Но, увидев, что вестготы, с песнопениями и рыданиями оплакав своего погибшего короля и выбрав нового — Торисмунда, ушли тоже, Аттила снова воздвиг свой лагерь, предполагая некую хитрость со стороны врагов. Но дух великого правителя гуннов уже обретал прежнюю уверенность, и на хитрость Аттила уже готов был ответить хитростью... А ведь раньше, уверовав, что противник прорвёт оборону и наступит вероятность того, что его захотят захватить живым, Аттила приказал из конских седел соорудить костёр, чтобы войти в него и сгореть...

О своих величественных похоронах в трёх гробах он уже и не думал — главное, не попасть в руки врага, а если случится такое, то этот страшный позор падёт на головы и его сыновей, и они не смогут далее управлять своим народом. А гунны как великие племена ещё должны существовать, и многие народы ещё падут перед ними на колени.

Аттила помнит, как тщательно скрывали ото всех позорную гибель от рук женщины Мундзука, отца. Но его сыновьям нечего будет скрывать и стыдиться за отца. Он сам взойдёт в огонь, и пламя нежно обнимет великого воителя и повелителя... Вот тогда-то и станет его самосожжение началом победы всего народа!

Но подвоха со стороны вестготов не произошло: они действительно покинули поле битвы — об этом вскоре сообщили Аттиле разведывательный и заградительный отряды Кучи и Аксу. И тогда повелитель снова поверил в свою могущественную судьбу и, не предпринимая больше никаких сражений, снялся окончательно и повёл своё войско... на Рим.

Надеясь опередить Аэция, он хотел первым прийти в Италию и опять потребовать к себе Гонорию с её приданым...

Дорогою Аттила стал подсчитывать свои потери: из его славных полководцев погиб Шуньди. сармат Огинисий, гунн Ислой, сотник Юйби, а славу великого воина приобрёл Андагис... Он и стат тысячником по велению повелителя вместо Чендрула, а сам Чендрул принял Тюмень погибшего Ислоя.

Хэсу тоже за свою храбрость был отмечен: получил в награду сотню Юйби, всех его жён в придачу и ещё одну железную свистящую стрелу.

У склавенов погибли Дроздух, Милитух и старейшина Мирослав. Да и от их войска осталось совсем немного.
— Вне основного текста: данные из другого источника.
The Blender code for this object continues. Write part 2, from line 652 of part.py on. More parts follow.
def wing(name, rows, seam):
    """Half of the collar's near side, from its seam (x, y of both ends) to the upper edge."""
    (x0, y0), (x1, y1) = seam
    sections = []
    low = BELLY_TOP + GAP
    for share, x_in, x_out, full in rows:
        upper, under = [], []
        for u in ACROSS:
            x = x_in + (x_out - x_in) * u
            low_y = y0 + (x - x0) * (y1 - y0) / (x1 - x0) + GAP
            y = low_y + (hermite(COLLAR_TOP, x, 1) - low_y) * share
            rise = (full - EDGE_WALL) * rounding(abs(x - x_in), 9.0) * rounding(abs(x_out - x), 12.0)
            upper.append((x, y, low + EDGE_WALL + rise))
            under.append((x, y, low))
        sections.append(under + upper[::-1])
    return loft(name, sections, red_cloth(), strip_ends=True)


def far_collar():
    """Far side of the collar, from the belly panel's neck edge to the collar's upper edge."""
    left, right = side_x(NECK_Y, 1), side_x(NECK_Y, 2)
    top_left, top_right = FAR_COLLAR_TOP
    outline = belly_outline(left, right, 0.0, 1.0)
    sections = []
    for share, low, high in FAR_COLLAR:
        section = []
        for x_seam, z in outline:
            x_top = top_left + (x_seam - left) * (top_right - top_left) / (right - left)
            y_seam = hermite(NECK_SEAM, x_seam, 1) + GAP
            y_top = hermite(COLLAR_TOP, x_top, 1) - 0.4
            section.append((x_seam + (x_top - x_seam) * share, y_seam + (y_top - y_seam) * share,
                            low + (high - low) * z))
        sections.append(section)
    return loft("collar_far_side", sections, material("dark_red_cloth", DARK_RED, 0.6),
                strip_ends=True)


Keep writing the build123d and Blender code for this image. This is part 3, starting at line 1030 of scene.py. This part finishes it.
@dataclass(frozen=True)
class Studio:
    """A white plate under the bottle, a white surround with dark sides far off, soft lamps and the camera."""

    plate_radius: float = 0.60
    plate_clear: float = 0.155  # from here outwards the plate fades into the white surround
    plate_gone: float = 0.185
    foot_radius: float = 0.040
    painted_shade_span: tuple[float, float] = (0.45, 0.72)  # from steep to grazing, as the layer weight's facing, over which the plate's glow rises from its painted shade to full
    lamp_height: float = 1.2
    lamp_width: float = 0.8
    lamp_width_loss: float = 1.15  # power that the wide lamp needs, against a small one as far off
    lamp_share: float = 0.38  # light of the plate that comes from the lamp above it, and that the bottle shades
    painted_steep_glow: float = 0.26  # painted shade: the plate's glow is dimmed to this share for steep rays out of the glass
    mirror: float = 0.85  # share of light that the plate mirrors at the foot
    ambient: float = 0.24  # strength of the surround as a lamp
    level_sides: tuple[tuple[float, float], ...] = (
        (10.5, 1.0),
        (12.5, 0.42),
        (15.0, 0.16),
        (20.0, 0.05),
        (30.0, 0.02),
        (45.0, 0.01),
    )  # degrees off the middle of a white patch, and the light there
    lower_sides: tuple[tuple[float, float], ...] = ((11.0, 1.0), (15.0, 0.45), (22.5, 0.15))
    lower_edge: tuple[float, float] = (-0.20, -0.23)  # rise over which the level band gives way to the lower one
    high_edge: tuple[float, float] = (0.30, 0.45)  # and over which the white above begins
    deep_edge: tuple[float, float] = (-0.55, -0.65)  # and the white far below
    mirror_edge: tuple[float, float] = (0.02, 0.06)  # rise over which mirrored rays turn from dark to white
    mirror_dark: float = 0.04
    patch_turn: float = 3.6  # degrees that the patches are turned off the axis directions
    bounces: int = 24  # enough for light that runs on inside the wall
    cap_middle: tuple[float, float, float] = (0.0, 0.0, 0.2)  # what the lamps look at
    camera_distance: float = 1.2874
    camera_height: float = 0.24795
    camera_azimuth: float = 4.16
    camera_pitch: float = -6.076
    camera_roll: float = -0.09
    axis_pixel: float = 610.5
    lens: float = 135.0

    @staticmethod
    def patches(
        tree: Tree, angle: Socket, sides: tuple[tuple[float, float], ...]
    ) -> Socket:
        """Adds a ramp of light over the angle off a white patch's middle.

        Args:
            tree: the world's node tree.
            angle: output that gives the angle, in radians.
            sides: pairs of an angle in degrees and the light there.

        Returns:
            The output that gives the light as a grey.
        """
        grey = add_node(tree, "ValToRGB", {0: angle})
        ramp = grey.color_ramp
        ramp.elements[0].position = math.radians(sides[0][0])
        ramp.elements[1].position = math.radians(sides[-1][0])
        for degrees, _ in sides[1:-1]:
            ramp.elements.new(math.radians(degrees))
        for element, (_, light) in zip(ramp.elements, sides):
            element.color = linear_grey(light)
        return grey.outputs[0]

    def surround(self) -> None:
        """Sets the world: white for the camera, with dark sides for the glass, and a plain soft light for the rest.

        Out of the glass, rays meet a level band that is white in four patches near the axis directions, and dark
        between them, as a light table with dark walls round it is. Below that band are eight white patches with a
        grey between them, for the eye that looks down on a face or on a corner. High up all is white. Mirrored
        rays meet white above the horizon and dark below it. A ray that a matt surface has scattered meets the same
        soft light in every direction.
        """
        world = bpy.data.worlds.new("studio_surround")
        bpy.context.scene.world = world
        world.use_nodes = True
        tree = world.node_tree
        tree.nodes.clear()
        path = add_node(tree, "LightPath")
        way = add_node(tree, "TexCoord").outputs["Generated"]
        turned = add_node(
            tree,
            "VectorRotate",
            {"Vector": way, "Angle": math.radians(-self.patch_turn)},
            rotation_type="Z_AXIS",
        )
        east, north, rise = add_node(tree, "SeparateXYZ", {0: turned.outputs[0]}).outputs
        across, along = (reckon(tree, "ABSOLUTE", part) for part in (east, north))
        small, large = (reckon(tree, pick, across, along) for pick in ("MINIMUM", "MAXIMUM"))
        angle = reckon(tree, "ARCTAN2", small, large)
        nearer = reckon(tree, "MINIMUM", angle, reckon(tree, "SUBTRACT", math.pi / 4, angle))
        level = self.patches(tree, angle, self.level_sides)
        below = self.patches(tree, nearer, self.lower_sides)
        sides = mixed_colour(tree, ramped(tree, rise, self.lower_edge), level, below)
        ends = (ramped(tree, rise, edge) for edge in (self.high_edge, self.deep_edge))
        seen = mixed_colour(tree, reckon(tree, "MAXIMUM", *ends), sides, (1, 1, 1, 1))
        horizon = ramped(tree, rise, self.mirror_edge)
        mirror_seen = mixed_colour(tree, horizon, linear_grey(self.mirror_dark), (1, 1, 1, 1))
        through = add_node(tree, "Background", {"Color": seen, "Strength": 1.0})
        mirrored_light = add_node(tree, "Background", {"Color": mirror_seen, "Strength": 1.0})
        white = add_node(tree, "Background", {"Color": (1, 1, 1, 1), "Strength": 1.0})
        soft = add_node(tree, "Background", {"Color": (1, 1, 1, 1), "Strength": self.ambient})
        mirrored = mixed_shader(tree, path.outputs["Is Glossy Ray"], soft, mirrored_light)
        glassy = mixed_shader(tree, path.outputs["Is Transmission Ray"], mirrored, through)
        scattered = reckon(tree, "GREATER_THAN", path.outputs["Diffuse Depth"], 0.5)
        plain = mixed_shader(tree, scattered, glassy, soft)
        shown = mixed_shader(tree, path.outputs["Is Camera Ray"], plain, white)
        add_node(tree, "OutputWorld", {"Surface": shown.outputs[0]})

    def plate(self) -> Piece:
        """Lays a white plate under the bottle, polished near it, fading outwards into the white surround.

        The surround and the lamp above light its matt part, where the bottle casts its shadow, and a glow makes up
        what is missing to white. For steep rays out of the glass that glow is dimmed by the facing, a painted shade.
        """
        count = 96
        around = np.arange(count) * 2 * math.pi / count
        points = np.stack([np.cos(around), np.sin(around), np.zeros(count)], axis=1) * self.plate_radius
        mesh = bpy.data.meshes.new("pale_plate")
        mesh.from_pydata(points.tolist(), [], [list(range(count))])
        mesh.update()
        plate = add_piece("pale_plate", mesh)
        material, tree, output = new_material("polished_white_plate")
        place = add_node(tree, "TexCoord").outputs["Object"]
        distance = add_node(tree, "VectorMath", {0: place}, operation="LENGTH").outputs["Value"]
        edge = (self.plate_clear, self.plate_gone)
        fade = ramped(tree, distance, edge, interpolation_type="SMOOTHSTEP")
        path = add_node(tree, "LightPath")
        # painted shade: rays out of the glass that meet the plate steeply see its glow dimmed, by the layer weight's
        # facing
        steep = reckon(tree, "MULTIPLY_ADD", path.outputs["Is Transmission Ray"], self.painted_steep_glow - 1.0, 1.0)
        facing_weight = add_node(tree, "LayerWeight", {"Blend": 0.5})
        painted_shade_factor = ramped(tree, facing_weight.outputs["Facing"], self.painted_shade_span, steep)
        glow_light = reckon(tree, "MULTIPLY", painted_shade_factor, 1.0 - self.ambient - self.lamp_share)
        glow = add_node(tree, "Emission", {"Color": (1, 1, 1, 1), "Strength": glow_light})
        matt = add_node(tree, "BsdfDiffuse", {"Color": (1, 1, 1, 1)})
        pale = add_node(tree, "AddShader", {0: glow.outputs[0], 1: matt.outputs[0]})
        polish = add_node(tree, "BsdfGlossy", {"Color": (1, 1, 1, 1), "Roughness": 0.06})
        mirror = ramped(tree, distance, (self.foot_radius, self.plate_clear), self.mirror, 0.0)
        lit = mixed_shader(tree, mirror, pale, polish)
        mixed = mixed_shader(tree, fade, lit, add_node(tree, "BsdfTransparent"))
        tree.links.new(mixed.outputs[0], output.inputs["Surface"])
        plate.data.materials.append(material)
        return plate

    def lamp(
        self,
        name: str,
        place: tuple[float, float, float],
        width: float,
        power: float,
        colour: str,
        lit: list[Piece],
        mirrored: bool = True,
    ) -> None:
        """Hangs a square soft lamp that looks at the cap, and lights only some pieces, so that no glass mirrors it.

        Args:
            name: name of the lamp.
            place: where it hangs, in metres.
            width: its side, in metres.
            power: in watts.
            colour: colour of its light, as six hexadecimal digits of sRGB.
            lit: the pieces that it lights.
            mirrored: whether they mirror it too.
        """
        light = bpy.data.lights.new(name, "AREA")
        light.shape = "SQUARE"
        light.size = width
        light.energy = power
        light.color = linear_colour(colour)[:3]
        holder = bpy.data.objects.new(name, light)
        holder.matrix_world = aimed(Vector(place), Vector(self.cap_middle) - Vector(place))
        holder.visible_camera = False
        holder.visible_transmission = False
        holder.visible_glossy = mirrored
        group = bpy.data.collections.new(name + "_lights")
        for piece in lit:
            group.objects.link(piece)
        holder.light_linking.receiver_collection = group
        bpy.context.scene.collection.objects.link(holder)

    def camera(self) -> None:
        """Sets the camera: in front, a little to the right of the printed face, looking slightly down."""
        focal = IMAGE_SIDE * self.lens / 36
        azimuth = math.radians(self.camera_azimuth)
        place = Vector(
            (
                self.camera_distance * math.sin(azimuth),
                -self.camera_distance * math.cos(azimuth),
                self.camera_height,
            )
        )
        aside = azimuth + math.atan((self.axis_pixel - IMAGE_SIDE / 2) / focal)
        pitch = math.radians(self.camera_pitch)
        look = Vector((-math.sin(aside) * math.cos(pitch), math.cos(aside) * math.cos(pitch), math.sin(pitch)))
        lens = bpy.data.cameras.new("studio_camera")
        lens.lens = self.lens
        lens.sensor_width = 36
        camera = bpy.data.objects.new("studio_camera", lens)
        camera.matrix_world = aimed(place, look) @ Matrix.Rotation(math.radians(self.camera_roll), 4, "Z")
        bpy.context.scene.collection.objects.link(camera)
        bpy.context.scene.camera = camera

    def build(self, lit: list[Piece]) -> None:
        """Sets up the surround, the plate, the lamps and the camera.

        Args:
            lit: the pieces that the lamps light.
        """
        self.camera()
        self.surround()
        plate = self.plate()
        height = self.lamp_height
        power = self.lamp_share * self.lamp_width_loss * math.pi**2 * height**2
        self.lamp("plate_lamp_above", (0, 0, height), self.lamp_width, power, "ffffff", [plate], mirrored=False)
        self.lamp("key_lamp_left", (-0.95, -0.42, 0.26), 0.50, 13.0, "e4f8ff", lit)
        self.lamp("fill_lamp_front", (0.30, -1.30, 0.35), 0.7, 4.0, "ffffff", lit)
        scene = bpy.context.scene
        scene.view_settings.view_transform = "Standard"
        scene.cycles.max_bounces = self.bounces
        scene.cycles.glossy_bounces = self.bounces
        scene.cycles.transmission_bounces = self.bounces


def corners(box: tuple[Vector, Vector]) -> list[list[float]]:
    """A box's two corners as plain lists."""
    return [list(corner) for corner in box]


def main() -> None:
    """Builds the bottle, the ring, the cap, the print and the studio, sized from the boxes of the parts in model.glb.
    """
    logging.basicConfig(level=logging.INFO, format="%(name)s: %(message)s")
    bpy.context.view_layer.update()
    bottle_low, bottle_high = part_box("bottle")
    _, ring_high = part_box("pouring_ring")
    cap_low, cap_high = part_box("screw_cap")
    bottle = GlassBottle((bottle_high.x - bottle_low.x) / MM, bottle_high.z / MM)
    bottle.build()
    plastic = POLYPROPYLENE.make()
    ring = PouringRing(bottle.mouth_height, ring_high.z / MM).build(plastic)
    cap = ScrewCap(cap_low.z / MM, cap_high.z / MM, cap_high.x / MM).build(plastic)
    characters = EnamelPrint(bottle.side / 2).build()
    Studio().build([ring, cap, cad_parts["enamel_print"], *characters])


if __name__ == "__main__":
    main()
Склавены на удивление стойкие воины, храбрые до безумия. Если склавенов определить на место, то они его не покинут, не побегут, как, скажем, германцы, римляне или даже гут мы, а будут биться до последнего своего ратника...

Об этом их качестве хорошо знал Аттила, и поэтому войско Свентослава поставил впереди всех... С гепидами вместе. Полегла большая часть гепидов и очень много склавенов. Пока они стояли насмерть, конница гуннов сумела тем временем взять небольшую выпуклость на Каталаунских полях, которую, правда, скоро и потеряли.

Аттила тех, кого из погибших начальников сумели забрать с поля битвы, приказал, переправившись снова через Рейн, с почестями сжечь на погребальном костре. Пепел раздул ветер, а повелитель двинулся дальше.